Write out the listing exactly as it is given.

-----

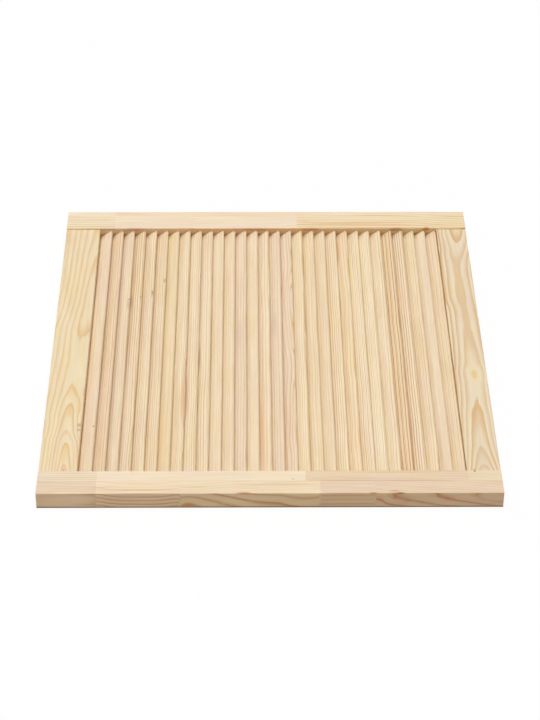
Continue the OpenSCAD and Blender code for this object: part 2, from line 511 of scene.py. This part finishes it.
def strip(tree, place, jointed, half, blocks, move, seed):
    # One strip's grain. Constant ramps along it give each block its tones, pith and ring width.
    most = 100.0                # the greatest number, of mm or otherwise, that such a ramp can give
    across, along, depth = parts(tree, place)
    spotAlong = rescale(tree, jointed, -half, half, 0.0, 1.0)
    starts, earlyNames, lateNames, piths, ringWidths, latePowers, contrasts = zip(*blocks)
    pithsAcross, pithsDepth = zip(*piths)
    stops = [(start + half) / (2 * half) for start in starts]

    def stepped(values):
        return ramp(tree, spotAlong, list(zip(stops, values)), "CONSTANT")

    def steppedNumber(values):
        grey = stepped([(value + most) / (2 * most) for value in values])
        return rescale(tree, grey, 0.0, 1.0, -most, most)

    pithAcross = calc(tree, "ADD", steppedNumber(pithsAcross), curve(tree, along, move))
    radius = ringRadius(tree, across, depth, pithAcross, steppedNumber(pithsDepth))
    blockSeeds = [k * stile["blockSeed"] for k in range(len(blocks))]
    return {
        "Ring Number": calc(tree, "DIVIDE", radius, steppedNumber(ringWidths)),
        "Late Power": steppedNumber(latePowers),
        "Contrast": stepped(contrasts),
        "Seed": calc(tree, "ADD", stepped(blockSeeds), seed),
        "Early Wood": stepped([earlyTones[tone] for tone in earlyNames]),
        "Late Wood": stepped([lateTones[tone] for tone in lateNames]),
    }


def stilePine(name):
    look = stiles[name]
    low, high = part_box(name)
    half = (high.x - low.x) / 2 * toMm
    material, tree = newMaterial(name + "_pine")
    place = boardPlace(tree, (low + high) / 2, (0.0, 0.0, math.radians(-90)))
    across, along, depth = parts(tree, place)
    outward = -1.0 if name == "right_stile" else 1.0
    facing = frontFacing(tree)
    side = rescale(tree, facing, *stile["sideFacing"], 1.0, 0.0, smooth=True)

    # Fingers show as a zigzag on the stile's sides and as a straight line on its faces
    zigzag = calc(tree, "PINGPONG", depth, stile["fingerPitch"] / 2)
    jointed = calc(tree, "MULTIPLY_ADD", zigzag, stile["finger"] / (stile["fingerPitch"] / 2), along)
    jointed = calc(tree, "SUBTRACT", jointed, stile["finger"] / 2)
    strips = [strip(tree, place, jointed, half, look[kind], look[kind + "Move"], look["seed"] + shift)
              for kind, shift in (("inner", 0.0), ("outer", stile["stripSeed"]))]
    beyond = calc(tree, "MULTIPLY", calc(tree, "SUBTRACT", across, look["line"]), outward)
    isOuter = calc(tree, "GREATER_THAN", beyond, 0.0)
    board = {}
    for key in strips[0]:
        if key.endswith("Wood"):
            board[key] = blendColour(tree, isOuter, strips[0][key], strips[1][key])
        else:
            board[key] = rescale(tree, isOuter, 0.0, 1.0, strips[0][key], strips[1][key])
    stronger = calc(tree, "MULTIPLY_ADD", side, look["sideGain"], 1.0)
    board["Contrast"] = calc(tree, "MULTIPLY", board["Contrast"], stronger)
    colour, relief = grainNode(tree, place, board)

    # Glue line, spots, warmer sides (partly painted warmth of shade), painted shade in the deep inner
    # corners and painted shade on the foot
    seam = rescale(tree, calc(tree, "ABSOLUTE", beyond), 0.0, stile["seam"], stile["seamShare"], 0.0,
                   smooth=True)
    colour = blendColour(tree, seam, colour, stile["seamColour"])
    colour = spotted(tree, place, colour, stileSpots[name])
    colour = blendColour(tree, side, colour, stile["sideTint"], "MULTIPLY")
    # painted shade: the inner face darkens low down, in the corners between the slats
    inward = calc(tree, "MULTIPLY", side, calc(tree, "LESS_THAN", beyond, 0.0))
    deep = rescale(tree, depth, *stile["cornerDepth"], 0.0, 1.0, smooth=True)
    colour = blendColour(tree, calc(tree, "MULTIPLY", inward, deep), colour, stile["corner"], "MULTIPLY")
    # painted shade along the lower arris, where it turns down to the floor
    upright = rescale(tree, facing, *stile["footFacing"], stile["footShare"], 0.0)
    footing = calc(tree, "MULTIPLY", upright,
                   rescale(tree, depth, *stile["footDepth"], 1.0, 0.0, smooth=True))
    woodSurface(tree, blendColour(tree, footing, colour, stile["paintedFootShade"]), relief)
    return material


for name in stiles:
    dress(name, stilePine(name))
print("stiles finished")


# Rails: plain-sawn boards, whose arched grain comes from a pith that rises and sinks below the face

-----

• RESULT:
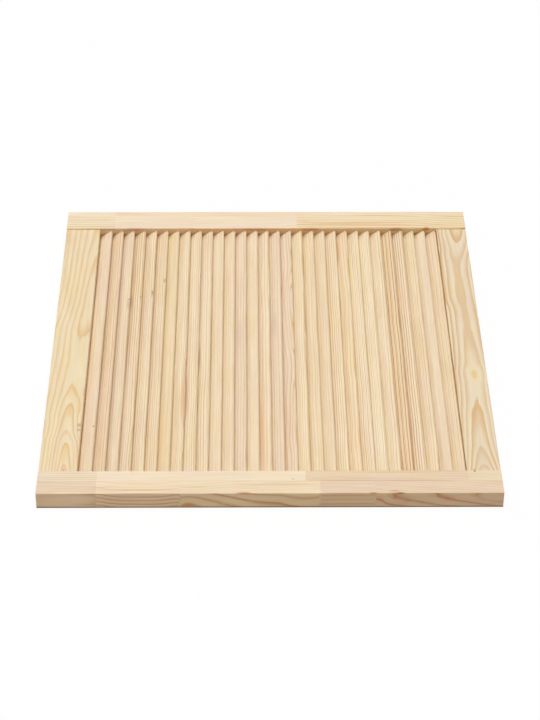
Continue the OpenSCAD and Blender code for this object: part 2, from line 511 of scene.py. This part finishes it.
def strip(tree, place, jointed, half, blocks, move, seed):
    # One strip's grain. Constant ramps along it give each block its tones, pith and ring width.
    most = 100.0                # the greatest number, of mm or otherwise, that such a ramp can give
    across, along, depth = parts(tree, place)
    spotAlong = rescale(tree, jointed, -half, half, 0.0, 1.0)
    starts, earlyNames, lateNames, piths, ringWidths, latePowers, contrasts = zip(*blocks)
    pithsAcross, pithsDepth = zip(*piths)
    stops = [(start + half) / (2 * half) for start in starts]

    def stepped(values):
        return ramp(tree, spotAlong, list(zip(stops, values)), "CONSTANT")

    def steppedNumber(values):
        grey = stepped([(value + most) / (2 * most) for value in values])
        return rescale(tree, grey, 0.0, 1.0, -most, most)

    pithAcross = calc(tree, "ADD", steppedNumber(pithsAcross), curve(tree, along, move))
    radius = ringRadius(tree, across, depth, pithAcross, steppedNumber(pithsDepth))
    blockSeeds = [k * stile["blockSeed"] for k in range(len(blocks))]
    return {
        "Ring Number": calc(tree, "DIVIDE", radius, steppedNumber(ringWidths)),
        "Late Power": steppedNumber(latePowers),
        "Contrast": stepped(contrasts),
        "Seed": calc(tree, "ADD", stepped(blockSeeds), seed),
        "Early Wood": stepped([earlyTones[tone] for tone in earlyNames]),
        "Late Wood": stepped([lateTones[tone] for tone in lateNames]),
    }


def stilePine(name):
    look = stiles[name]
    low, high = part_box(name)
    half = (high.x - low.x) / 2 * toMm
    material, tree = newMaterial(name + "_pine")
    place = boardPlace(tree, (low + high) / 2, (0.0, 0.0, math.radians(-90)))
    across, along, depth = parts(tree, place)
    outward = -1.0 if name == "right_stile" else 1.0
    facing = frontFacing(tree)
    side = rescale(tree, facing, *stile["sideFacing"], 1.0, 0.0, smooth=True)

    # Fingers show as a zigzag on the stile's sides and as a straight line on its faces
    zigzag = calc(tree, "PINGPONG", depth, stile["fingerPitch"] / 2)
    jointed = calc(tree, "MULTIPLY_ADD", zigzag, stile["finger"] / (stile["fingerPitch"] / 2), along)
    jointed = calc(tree, "SUBTRACT", jointed, stile["finger"] / 2)
    strips = [strip(tree, place, jointed, half, look[kind], look[kind + "Move"], look["seed"] + shift)
              for kind, shift in (("inner", 0.0), ("outer", stile["stripSeed"]))]
    beyond = calc(tree, "MULTIPLY", calc(tree, "SUBTRACT", across, look["line"]), outward)
    isOuter = calc(tree, "GREATER_THAN", beyond, 0.0)
    board = {}
    for key in strips[0]:
        if key.endswith("Wood"):
            board[key] = blendColour(tree, isOuter, strips[0][key], strips[1][key])
        else:
            board[key] = rescale(tree, isOuter, 0.0, 1.0, strips[0][key], strips[1][key])
    stronger = calc(tree, "MULTIPLY_ADD", side, look["sideGain"], 1.0)
    board["Contrast"] = calc(tree, "MULTIPLY", board["Contrast"], stronger)
    colour, relief = grainNode(tree, place, board)

    # Glue line, spots, warmer sides (partly painted warmth of shade), painted shade in the deep inner
    # corners and painted shade on the foot
    seam = rescale(tree, calc(tree, "ABSOLUTE", beyond), 0.0, stile["seam"], stile["seamShare"], 0.0,
                   smooth=True)
    colour = blendColour(tree, seam, colour, stile["seamColour"])
    colour = spotted(tree, place, colour, stileSpots[name])
    colour = blendColour(tree, side, colour, stile["sideTint"], "MULTIPLY")
    # painted shade: the inner face darkens low down, in the corners between the slats
    inward = calc(tree, "MULTIPLY", side, calc(tree, "LESS_THAN", beyond, 0.0))
    deep = rescale(tree, depth, *stile["cornerDepth"], 0.0, 1.0, smooth=True)
    colour = blendColour(tree, calc(tree, "MULTIPLY", inward, deep), colour, stile["corner"], "MULTIPLY")
    # painted shade along the lower arris, where it turns down to the floor
    upright = rescale(tree, facing, *stile["footFacing"], stile["footShare"], 0.0)
    footing = calc(tree, "MULTIPLY", upright,
                   rescale(tree, depth, *stile["footDepth"], 1.0, 0.0, smooth=True))
    woodSurface(tree, blendColour(tree, footing, colour, stile["paintedFootShade"]), relief)
    return material


for name in stiles:
    dress(name, stilePine(name))
print("stiles finished")


# Rails: plain-sawn boards, whose arched grain comes from a pith that rises and sinks below the face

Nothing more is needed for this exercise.